Aprender ao longo da vida… |Sofia Duarte

O Retomar da Escola na Educação de Adultos

Apesar de estarmos já há mais de duas décadas no século XXI, e de, há mais de uma década, o ensino obrigatório em Portugal ser até aos 18 anos ou corresponder à conclusão do 12º ano, ainda há, no nosso país, quase 6% de iletrados com 15 e mais anos de idade, sendo que apenas 23,5% do mesmo grupo etário tinha concluído o ensino secundário (fonte: Census 2021).
Já no concelho da Marinha Grande, para o mesmo grupo etário e de acordo com a mesma fonte, 13,4% da população residente não tinha nenhum nível de escolarização, sendo que cerca de 1/3 desta era considerada analfabeta, 30,6% não tinha o 3º ciclo de escolaridade e 27,5% tinha o 12º ano.
Embora a taxa de desemprego não seja muito elevada no concelho (ronda os 6%), a escolarização da população residente com 15 ou mais anos com até ao 2º ciclo é ainda significativa, correspondendo a quase 1/3 dos desempregados inscritos. Quanto a tendências demográficas, continua a haver um crescimento da população oriunda de outros países, nomeadamente a não falante de Português, constituindo já 7,3 % da população residente (e cerca de 15% da população escolar do agrupamento).
Estes dados traduzem-se em desafios que o Centro Qualifica e o Departamento de Educação e Formação de Adultos do nosso agrupamento enfrentam, pois estes poderão ser a resposta adequada para a população menos qualificada, quer empregada quer desempregada, por lhe possibilitarem uma oportunidade efetiva do aumento da escolarização, e também para a população não nacional através da oferta de cursos com vista à aquisição de proficiência linguística, essencial para a sua integração social.

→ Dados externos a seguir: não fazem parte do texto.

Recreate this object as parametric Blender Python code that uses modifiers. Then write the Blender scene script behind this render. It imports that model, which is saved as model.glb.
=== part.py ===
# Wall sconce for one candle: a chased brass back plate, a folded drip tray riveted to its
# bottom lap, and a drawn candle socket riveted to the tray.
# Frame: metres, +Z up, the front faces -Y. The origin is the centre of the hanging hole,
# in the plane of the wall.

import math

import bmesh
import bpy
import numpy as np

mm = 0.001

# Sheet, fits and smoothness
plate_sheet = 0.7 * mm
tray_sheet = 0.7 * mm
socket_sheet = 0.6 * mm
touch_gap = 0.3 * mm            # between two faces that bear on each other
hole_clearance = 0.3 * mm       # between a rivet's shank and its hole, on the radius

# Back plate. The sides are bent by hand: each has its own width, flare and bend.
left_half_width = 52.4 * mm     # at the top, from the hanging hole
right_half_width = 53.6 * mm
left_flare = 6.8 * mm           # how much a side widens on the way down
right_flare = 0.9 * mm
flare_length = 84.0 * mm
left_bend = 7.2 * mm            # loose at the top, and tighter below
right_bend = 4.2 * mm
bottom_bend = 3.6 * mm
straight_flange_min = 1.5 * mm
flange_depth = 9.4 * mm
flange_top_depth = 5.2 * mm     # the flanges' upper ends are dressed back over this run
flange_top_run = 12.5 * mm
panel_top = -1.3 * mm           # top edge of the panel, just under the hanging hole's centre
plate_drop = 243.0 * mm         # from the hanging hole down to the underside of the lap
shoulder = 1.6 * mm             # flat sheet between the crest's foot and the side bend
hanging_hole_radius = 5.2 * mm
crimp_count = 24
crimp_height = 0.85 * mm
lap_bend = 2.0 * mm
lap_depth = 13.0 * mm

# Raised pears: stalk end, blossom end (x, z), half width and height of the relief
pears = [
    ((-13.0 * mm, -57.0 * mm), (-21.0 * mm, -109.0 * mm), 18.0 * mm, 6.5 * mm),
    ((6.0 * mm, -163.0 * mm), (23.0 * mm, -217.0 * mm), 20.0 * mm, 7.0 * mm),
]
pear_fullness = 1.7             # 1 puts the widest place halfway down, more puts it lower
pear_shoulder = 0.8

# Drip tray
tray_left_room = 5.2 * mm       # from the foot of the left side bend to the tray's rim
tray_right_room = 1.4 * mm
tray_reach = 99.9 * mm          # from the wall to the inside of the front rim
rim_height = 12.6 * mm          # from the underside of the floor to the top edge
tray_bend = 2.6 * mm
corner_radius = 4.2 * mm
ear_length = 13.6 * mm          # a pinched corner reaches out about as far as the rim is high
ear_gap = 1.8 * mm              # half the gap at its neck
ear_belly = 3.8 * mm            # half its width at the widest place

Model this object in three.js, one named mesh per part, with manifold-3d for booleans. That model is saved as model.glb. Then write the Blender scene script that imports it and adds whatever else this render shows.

Ao longo do nosso trabalho nesta última década, no entanto, percebemos que nem sempre tínhamos resposta para os adultos menos qualificados e mais vulneráveis no mercado de trabalho. Referimo-nos aos iletrados (das “letras”, mas também das competências digitais), aos jovens com baixa escolarização, aos desempregados com poucas competências para a sua empregabilidade, aos estrangeiros que se apresentam sem reconhecimento legal da sua escolarização e que não falam português, aos reclusos, aos elementos da comunidade cigana.
Foi por termos esta consciência que nos decidimos candidatar aos Projetos Locais Promotores de Qualificações de Nível B1/B2/B3, dinamizados ao abrigo do Plano de Recuperação e Resiliência.
Sendo a qualidade das parceiras fundamental, desde logo nos pareceu claro que teríamos de envolver a autarquia, as juntas de freguesia, as associações e as instituições do Estado com intervenção social. Assinámos protocolos de parceria com a câmara municipal e as três juntas de freguesia do concelho, segurança social, centro de saúde, IPSS, associações sem fins lucrativos, associação de reformados, confederação de pais, CPCJ, tendo recebido ainda parecer favorável da PSP e do Estabelecimento Prisional de Leiria.
Em estreita colaboração com os parceiros, iremos desenvolver processos de formação e certificação híbridos, que associem os conhecimentos das UC do RCC do básico a percursos de curta e média duração, como o Programa “Certificado de Competências Digitais”, os cursos de “Português Língua de Acolhimento” e ainda Competências Transversais do CNQ - Ativação e Técnicas de Procura de Emprego.
Regressando à temática que originou esta reflexão, os “recomeços”, o Centro Qualifica poderá representar para muitos adultos uma porta que se abre para regressos à escola. Para outros, poderá ser a primeira vez que vão à escola (ou que a escola vai até eles). O nosso desejo – do diretor, meu e da equipa com muitos anos de experiência que constitui o Departamento de Educação e Formação de Adultos – é que este (re)começo seja apenas mais um passo na valorização pessoal e social de todos aqueles que já se sentiram marginalizados por um sistema educativo que, mais preocupado do que em formar cidadãos, funcionava como um meio exclusor de todos aqueles que não correspondiam a um ideal normativo onde muito poucos se enquadravam e venciam.